Canada is looking for a bigger security role in Asia and has made forging deeper ties with Japan and South Korea a priority. As its defence commitments expand at home and overseas the country is expanding military spending.
“Next year, my defence budget will rise by 27% over this year, and, frankly, in the next three or four years, our defence spending will triple,” Blair said.
Sorry to be a debbie downer here. I’d really love for that to be the case as well.
Alas, there’s precedent for getting rejected for not being European enough: https://notesonliberty.com/2016/04/05/when-europe-rejected-morocco/
As Canada is on a continent even further from the continent of Europe than Morocco was, it’s sadly very easy to see a rejection on those grounds alone.
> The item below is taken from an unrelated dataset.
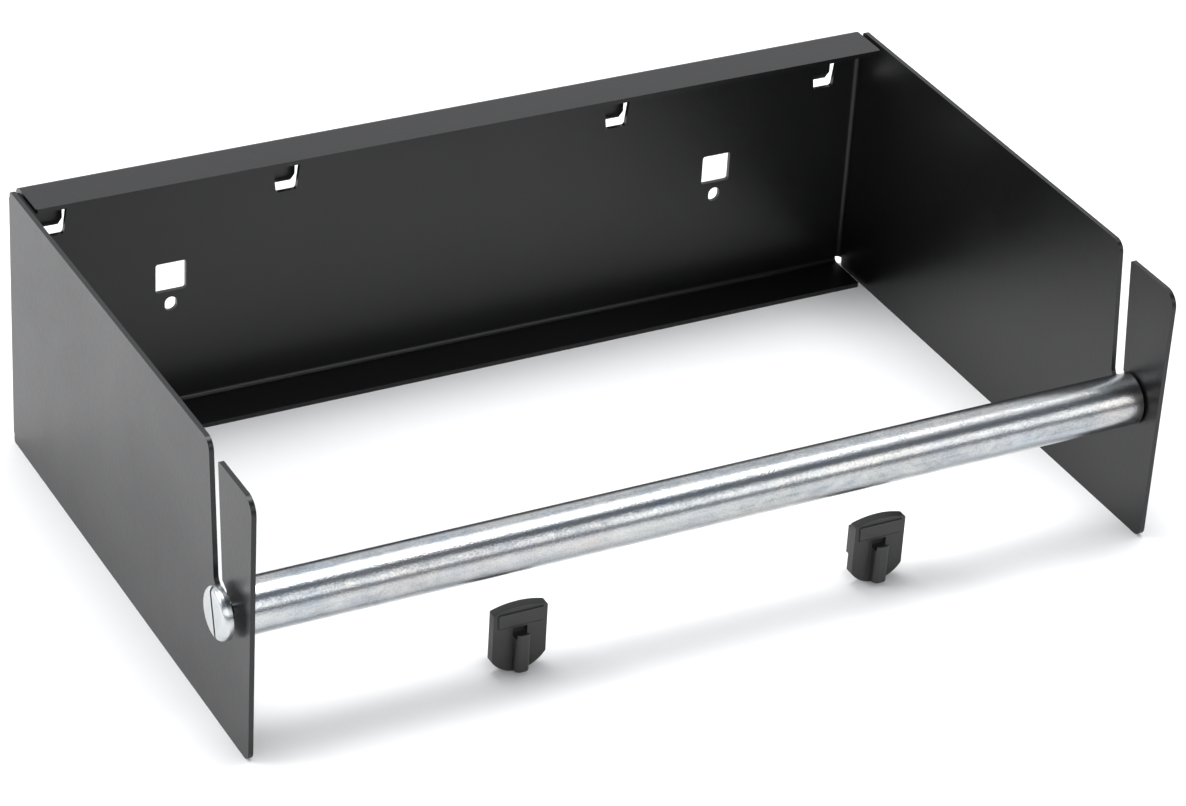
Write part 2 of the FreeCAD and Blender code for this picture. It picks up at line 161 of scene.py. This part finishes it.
# soft clouds with broken edges: plating mottle, uneven gloss, handling haze
def makeCloudGroup(kit):
    tree, entry, leave = newGroup(
        "softClouds",
        [("Place", "NodeSocketVector", (0, 0, 0)), ("Stretch", "NodeSocketVector", (1, 1, 1)),
         ("Scale", "NodeSocketFloat", 80.0), ("Break Up", "NodeSocketFloat", 0.5)],
        [("Clouds", "NodeSocketFloat"), ("Patches", "NodeSocketFloat")],
    )
    placed = addNode(tree, "ShaderNodeVectorMath", {"operation": "MULTIPLY"},
                     _0=entry["Place"], _1=entry["Stretch"])
    clouds = addNode(tree, "ShaderNodeTexNoise", Vector=placed.outputs[0], Scale=entry["Scale"],
                     Detail=kit["detail"], Roughness=entry["Break Up"], Distortion=kit["swirl"])
    wider = addMath(tree, "MULTIPLY", entry["Scale"], kit["patchShare"])
    patches = addNode(tree, "ShaderNodeTexNoise", {"noise_dimensions": "4D"}, Vector=placed.outputs[0],
                      Scale=wider, W=kit["patchSlice"], Detail=kit["patchDetail"],
                      Roughness=entry["Break Up"])
    low, high = kit["span"]
    for name, source in (("Clouds", clouds), ("Patches", patches)):
        span = addNode(tree, "ShaderNodeMapRange", _0=source.outputs[0], _1=low, _2=high)
        tree.links.new(span.outputs[0], leave[name])
    return tree


streakKit = {"detail": 6.0, "breakUp": 0.62, "span": (0.3, 0.7)}


# long fine lines left by drawing or turning
def makeStreakGroup(kit):
    tree, entry, leave = newGroup(
        "toolStreaks",
        [("Place", "NodeSocketVector", (0, 0, 0)), ("Spread", "NodeSocketVector", (8, 500, 500))],
        [("Streaks", "NodeSocketFloat")],
    )
    placed = addNode(tree, "ShaderNodeVectorMath", {"operation": "MULTIPLY"},
                     _0=entry["Place"], _1=entry["Spread"])
    broad = addNode(tree, "ShaderNodeTexNoise", Vector=placed.outputs[0], Scale=1.0,
                    Detail=kit["detail"], Roughness=kit["breakUp"])
    low, high = kit["span"]
    span = addNode(tree, "ShaderNodeMapRange", _0=broad.outputs[0], _1=low, _2=high)
    tree.links.new(span.outputs[0], leave["Streaks"])
    return tree


fineGrain = makeGrainGroup()
softClouds = makeCloudGroup(cloudKit)
toolStreaks = makeStreakGroup(streakKit)

powderCoat = {
    "deep": (0.0030, 0.0030, 0.0033),
    "pale": (0.0062, 0.0062, 0.0067),
    "ior": 1.44,
    "gloss": (0.28, 0.36),
    "clouds": {"Scale": 22.0, "Break Up": 0.55},
    "cloudShare": 0.7,    # of the uneven gloss; the peel gives the rest
    "peel": {"Scale": 620.0, "Detail": 1.5},
    "peelDepth": 0.000010,
    "specks": {"Scale": 2100.0, "Detail": 2.0},
    "specksDepth": 0.0000016,
}


def makePowderCoat(name, kit):
    material, tree, shader, place = newMaterial(name)
    clouds = useGroup(tree, softClouds, kit["clouds"], {"Place": place})
    peel = useGroup(tree, fineGrain, kit["peel"], {"Place": place})
    specks = useGroup(tree, fineGrain, kit["specks"], {"Place": place})
    tone = addMath(tree, "MULTIPLY", clouds["Patches"], specks["Height"])
    colour = addMix(tree, tone, kit["deep"], kit["pale"])
    tree.links.new(colour, shader.inputs["Base Color"])
    mixed = addShares(tree, clouds["Clouds"], kit["cloudShare"], peel["Height"])
    gloss = addNode(tree, "ShaderNodeMapRange", _0=mixed, _3=kit["gloss"][0], _4=kit["gloss"][1])
    tree.links.new(gloss.outputs[0], shader.inputs["Roughness"])
    fine = addNode(tree, "ShaderNodeBump", Height=specks["Height"], Distance=kit["specksDepth"])
    wavy = addNode(tree, "ShaderNodeBump", Height=peel["Height"], Distance=kit["peelDepth"],
                   Normal=fine.outputs[0])
    tree.links.new(wavy.outputs[0], shader.inputs["Normal"])
    shader.inputs["IOR"].default_value = kit["ior"]
    return material


zincSpread = {
    "mottle": {"Scale": 210.0, "Stretch": (0.55, 1, 1), "Break Up": 0.62},
    "tint": {"Scale": 95.0, "Stretch": (0.45, 1, 1)},
    "pitDetail": 3.0,
    "pitShare": 0.5,      # of the wear that the pits darken
    "wear": 0.7,
    "streakHaze": 0.6,    # of the haze; the mottle gives the rest
}
zincTube = {
    "base": (0.61, 0.61, 0.585),
    "dull": (0.17, 0.20, 0.23),
    "blue": (0.46, 0.51, 0.57),
    "rose": (0.60, 0.55, 0.52),
    "straw": (0.65, 0.62, 0.52),
    "gloss": (0.18, 0.30),
    "streaks": (7.0, 420.0, 420.0),
    "lineDepth": 0.000008,
    "pitScale": 1900.0,
    "pitDepth": 0.000018,
}
zincScrew = {
    "base": (0.60, 0.615, 0.61),
    "dull": (0.46, 0.475, 0.475),
    "blue": (0.53, 0.59, 0.66),
    "rose": (0.62, 0.59, 0.57),
    "straw": (0.64, 0.625, 0.56),
    "gloss": (0.17, 0.30),
    "streaks": (9.0, 9.0, 9.0),
    "lineDepth": 0.000002,
    "pitScale": 1500.0,
    "pitDepth": 0.000002,
}


def makeZinc(name, kit, spread):
    material, tree, shader, place = newMaterial(name)
    mottle = useGroup(tree, softClouds, spread["mottle"], {"Place": place})
    tint = useGroup(tree, softClouds, spread["tint"], {"Place": place})
    streak = useGroup(tree, toolStreaks, {"Spread": kit["streaks"]}, {"Place": place})
    pitting = {"Scale": kit["pitScale"], "Detail": spread["pitDetail"]}
    specks = useGroup(tree, fineGrain, pitting, {"Place": place})
    cool = addMix(tree, tint["Clouds"], kit["base"], kit["blue"])
    warm = addRamp(tree, tint["Patches"], [(0.0, kit["rose"]), (0.5, kit["base"]), (1.0, kit["straw"])])
    hue = addMix(tree, mottle["Patches"], cool, warm)
    wear = addMath(tree, "MULTIPLY", streak["Streaks"], mottle["Clouds"])
    pitted = addMath(tree, "MULTIPLY", specks["Height"], spread["pitShare"])
    shade = addMath(tree, "ADD", wear, pitted)
    colour = addMix(tree, addMath(tree, "MULTIPLY", shade, spread["wear"], True), hue, kit["dull"])
    tree.links.new(colour, shader.inputs["Base Color"])
    haze = addShares(tree, streak["Streaks"], spread["streakHaze"], mottle["Clouds"])
    gloss = addNode(tree, "ShaderNodeMapRange", _0=haze, _3=kit["gloss"][0], _4=kit["gloss"][1])
    tree.links.new(gloss.outputs[0], shader.inputs["Roughness"])
    lines = addNode(tree, "ShaderNodeBump", Height=streak["Streaks"], Distance=kit["lineDepth"])
    pits = addNode(tree, "ShaderNodeBump", Height=specks["Height"], Distance=kit["pitDepth"],
                   Normal=lines.outputs[0])
    tree.links.new(pits.outputs[0], shader.inputs["Normal"])
    shader.inputs["Metallic"].default_value = 1.0
    return material


mouldSpread = {
    "clouds": {"Scale": 160.0, "Break Up": 0.6},
    "cloudShare": 0.6,    # of the tone; the grain gives the rest
    "grain": {"Scale": 1700.0, "Detail": 3.0},
    "grainDepth": 0.000012,
    "ior": 1.5,
}
clipPlastic = {"deep": (0.014, 0.0138, 0.0133), "pale": (0.027, 0.0265, 0.0255), "gloss": (0.42, 0.58)}
bushPlastic = {"deep": (0.20, 0.205, 0.21), "pale": (0.27, 0.275, 0.28), "gloss": (0.42, 0.55)}


def makePlastic(name, kit, spread):
    material, tree, shader, place = newMaterial(name)
    clouds = useGroup(tree, softClouds, spread["clouds"], {"Place": place})
    grain = useGroup(tree, fineGrain, spread["grain"], {"Place": place})
    tone = addShares(tree, clouds["Clouds"], spread["cloudShare"], grain["Height"])
    tree.links.new(addMix(tree, tone, kit["deep"], kit["pale"]), shader.inputs["Base Color"])
    gloss = addNode(tree, "ShaderNodeMapRange", _0=tone, _3=kit["gloss"][0], _4=kit["gloss"][1])
    tree.links.new(gloss.outputs[0], shader.inputs["Roughness"])
    bump = addNode(tree, "ShaderNodeBump", Height=grain["Height"], Distance=spread["grainDepth"])
    tree.links.new(bump.outputs[0], shader.inputs["Normal"])
    shader.inputs["IOR"].default_value = spread["ior"]
    return material


finishes = {
    "bracket": makePowderCoat("blackPowderCoat", powderCoat),
    "tube": makeZinc("zincPlatedTube", zincTube, zincSpread),
    "screw": makeZinc("zincPlatedScrew", zincScrew, zincSpread),
    "clip": makePlastic("blackClipPlastic", clipPlastic, mouldSpread),
    "bush": makePlastic("greyBushPlastic", bushPlastic, mouldSpread),
}
print("finishes made:", ", ".join(finishes))


def dressNode(name, material):
    mesh = nodes[name].data
    mesh.materials.clear()
    mesh.materials.append(material)


dressNode("axle_rod", finishes["tube"])
dressNode("roller_tube", finishes["tube"])
for side in ("left", "right"):
    dressNode(side + "_bush", finishes["bush"])
    dressNode(side + "_axle_screw", finishes["screw"])

# the sheet and the clips again, with the soft edges that a sprayed coat and a mould leave
sheetEdge = {"width": 0.00035, "segments": 2, "sharper": math.radians(40), "weight": 100}
clipEdge = {"width": 0.00020, "segments": 3, "sharper": math.radians(35), "weight": 60}
mending = {"join": 0.000002, "flatter": math.radians(0.4)}


def softenEdges(name, source, body, material, edge):
    mesh = nodes[source].data.copy()
    shape = bmesh.new()
    shape.from_mesh(mesh)
    bmesh.ops.remove_doubles(shape, verts=shape.verts, dist=mending["join"])
    flatter = mending["flatter"]
    bmesh.ops.dissolve_limit(shape, angle_limit=flatter, verts=shape.verts, edges=shape.edges)
    shape.to_mesh(mesh)
    shape.free()
    mesh.materials.clear()
    mesh.materials.append(material)
    mesh.name = name
    piece = bpy.data.objects.new(name, mesh)
    bpy.context.scene.collection.objects.link(piece)
    mesh.shade_smooth()
    bevel = piece.modifiers.new("softEdge", "BEVEL")
    bevel.width = edge["width"]
    bevel.segments = edge["segments"]
    bevel.limit_method = "ANGLE"
    bevel.angle_limit = edge["sharper"]
    bevel.use_clamp_overlap = True
    facing = piece.modifiers.new("flatFaces", "WEIGHTED_NORMAL")
    facing.mode = "FACE_AREA"
    facing.weight = edge["weight"]
    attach(piece, body)
    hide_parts(source)


softenEdges("bracketSheet", "bracket", "bracket", finishes["bracket"], sheetEdge)
for side in ("left", "right"):
    softenEdges(side + "ClipMoulding", side + "_lock_clip", side + "_clip",
                finishes["clip"], clipEdge)
print("pieces dressed")

# a pale floor under everything
floorKit = {
    "side": 14.0,
    "deep": (0.86, 0.86, 0.86),
    "pale": (0.90, 0.90, 0.90),
    "cloudScale": 2.0,
    "roughness": 0.9,
    "shine": 0.1,
}


def makeFloor(kit, level):
    material, tree, shader, place = newMaterial("paleFloor")
    clouds = useGroup(tree, softClouds, {"Scale": kit["cloudScale"]}, {"Place": place})
    tree.links.new(addMix(tree, clouds["Clouds"], kit["deep"], kit["pale"]), shader.inputs["Base Color"])
    shader.inputs["Roughness"].default_value = kit["roughness"]
    shader.inputs["Specular IOR Level"].default_value = kit["shine"]
    half = kit["side"] / 2
    mesh = bpy.data.meshes.new("floor")
    corners = [(-half, -half, level), (half, -half, level), (half, half, level), (-half, half, level)]
    mesh.from_pydata(corners, [], [(0, 1, 2, 3)])
    mesh.materials.append(material)
    floor = bpy.data.objects.new("floor", mesh)
    bpy.context.scene.collection.objects.link(floor)


makeFloor(floorKit, cadBox[0].z)

# studio: a sky in long soft strips that lie along the roller, front horizon to back horizon
skyStrips = [
    (0.00, (0.13, 0.15, 0.19)),
    (0.075, (0.13, 0.15, 0.19)),
    (0.105, (2.00, 2.00, 2.00)),
    (0.235, (2.00, 2.00, 2.00)),
    (0.270, (0.11, 0.13, 0.165)),
    (0.435, (0.13, 0.15, 0.185)),
    (0.480, (0.86, 0.87, 0.90)),
    (0.80, (0.98, 0.99, 1.02)),
    (1.00, (1.00, 1.00, 1.00)),
]


def makeSky(strips):
    world = bpy.data.worlds.new("studioSky")
    world.use_nodes = True
    tree = world.node_tree
    background = tree.nodes["Background"]
    place = tree.nodes.new("ShaderNodeTexCoord").outputs["Generated"]
    parts = addNode(tree, "ShaderNodeSeparateXYZ", _0=place).outputs
    front = addMath(tree, "MULTIPLY", parts[1], -1.0)
    turn = addMath(tree, "ARCTAN2", parts[2], front)
    share = addMath(tree, "DIVIDE", turn, math.pi)
    colour = addRamp(tree, share, strips, smooth=True)
    seen = addNode(tree, "ShaderNodeLightPath").outputs["Is Camera Ray"]
    tree.links.new(addMix(tree, seen, colour, (1.0, 1.0, 1.0)), background.inputs["Color"])
    background.inputs["Strength"].default_value = 1.0
    bpy.context.scene.world = world


makeSky(skyStrips)


topSoftbox = {"place": (0.1, 0.12, 1.5), "target": (0, -0.08, 0), "size": (1.4, 0.7), "power": 22.0}
leftSoftbox = {"place": (-1.4, 0.5, 0.9), "target": (-0.35, 0.15, -0.04), "size": (0.8, 0.8), "power": 12.0}


def addSoftbox(name, kit):
    light = bpy.data.lights.new(name, "AREA")
    light.shape = "RECTANGLE"
    light.size, light.size_y = kit["size"]
    light.energy = kit["power"]
    box = bpy.data.objects.new(name, light)
    box.location = kit["place"]
    aim = Vector(kit["target"]) - Vector(kit["place"])
    box.rotation_euler = aim.to_track_quat("-Z", "Y").to_euler()
    bpy.context.scene.collection.objects.link(box)


addSoftbox("topSoftbox", topSoftbox)
addSoftbox("leftSoftbox", leftSoftbox)

# the lens stands high and to the left, rolled a little
cameraKit = {
    "place": (-0.523326, -1.038414, 0.642163),
    "around": math.radians(-29.150),
    "up": math.radians(31.216),
    "roll": math.radians(3.588),
    "lens": 127.7,
    "sensor": 36.0,
    "nearest": 0.01,
}


def placeCamera(kit):
    around, up, roll = kit["around"], kit["up"], kit["roll"]
    back = Vector((math.sin(around) * math.cos(up), -math.cos(around) * math.cos(up), math.sin(up)))
    right = Vector((math.cos(around), math.sin(around), 0))
    above = back.cross(right)
    turnedRight = right * math.cos(roll) + above * math.sin(roll)
    turnedUp = above * math.cos(roll) - right * math.sin(roll)
    lens = bpy.data.cameras.new("studioCamera")
    lens.sensor_width = kit["sensor"]
    lens.lens = kit["lens"]
    lens.clip_start = kit["nearest"]
    camera = bpy.data.objects.new("studioCamera", lens)
    turn = Matrix((turnedRight, turnedUp, back)).transposed().to_4x4()
    camera.matrix_world = Matrix.Translation(kit["place"]) @ turn
    bpy.context.scene.collection.objects.link(camera)
    bpy.context.scene.camera = camera


placeCamera(cameraKit)
bpy.context.scene.view_settings.view_transform = "Standard"
print("studio set")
And being next to Greenland doesn’t help, as Greenland isn’t part of the EU, https://www.thedanishparliament.dk/en/eu-information-centre/greenland-and-the-faroe-islands
Likewise, there’s a source here that says that Saint Pierre and Miquelon is also not part of the EU, https://www.ieom.fr/IMG/pdf/l_outre-mer_francais_et_l_euro_-_bdf_bm_186_etu_7_version_anglaise.pdf
…we have Montreal?
I love Montreal!
Come visit, we have bagels!
Fine then, we’ll start our own EU with beavers and blow!
I can not find a reference now but I thought back in the day (almost a decade ago now) one of the goals of the Trans-Pacific Partnership would have been to lead to a union or confederation between it’s members, akin to how the European Steel and Coal Community eventually became the European Union.
We can ask to join Schengen though, like Iceland.
Ah, that’s brilliant! The dream is back on.